I have no idea what Branding will be used, all i know is that no firmware can fix it to later silicon. I think though Q2-3 most likely
 
1725X coming your way in no time... I don't believe this though, chip revs take a LOT of time. I do believe in another platform to handle Naples and its spin offs.
Naples is its own platform, X399 is also its own, as above LGA
 
So do they mean they are quietly putting new r7's into the channel that have these issues fixed under the same naming scheme (1700,1700x,1800x) or are these going to be called something else? I just find it hard to believe they already have a 2nd revision chip ready to go so soon after launch. Anybody who pre-ordered or bought in the first few months would be pissed beyond belief. I cant imagine they could do this without offering an exchange or recall of some sort.

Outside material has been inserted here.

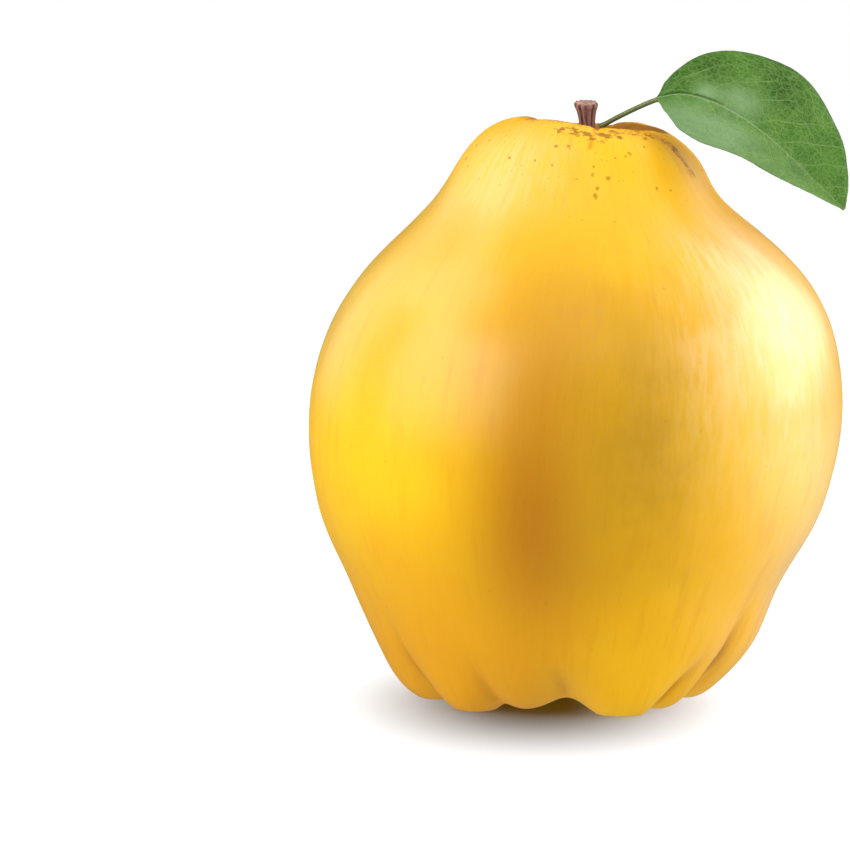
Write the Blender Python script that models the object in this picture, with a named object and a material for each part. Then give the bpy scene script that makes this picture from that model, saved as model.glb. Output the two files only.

Yeah i can imagine, I don't agree with it either and i hope AMD gives rebates
 
Yeah he said they were extremely unprepared for first revision, but no sooner did that finish AMD bombarded them with revision 2 and 3 silicon. All i know is that the issues of first stepping have been remedied, but sadly for early adopters, you are locked in.

As for x399 it was confirmed to exist with the 16 core part. The leak by TR on 3400+ speed support was actually for this platform. AMD hid it well and this makes the R7 and X370 basically mid level
Seems a bit odd to market the 1800x as a x99 killer to then release a more expensive x99 type variant.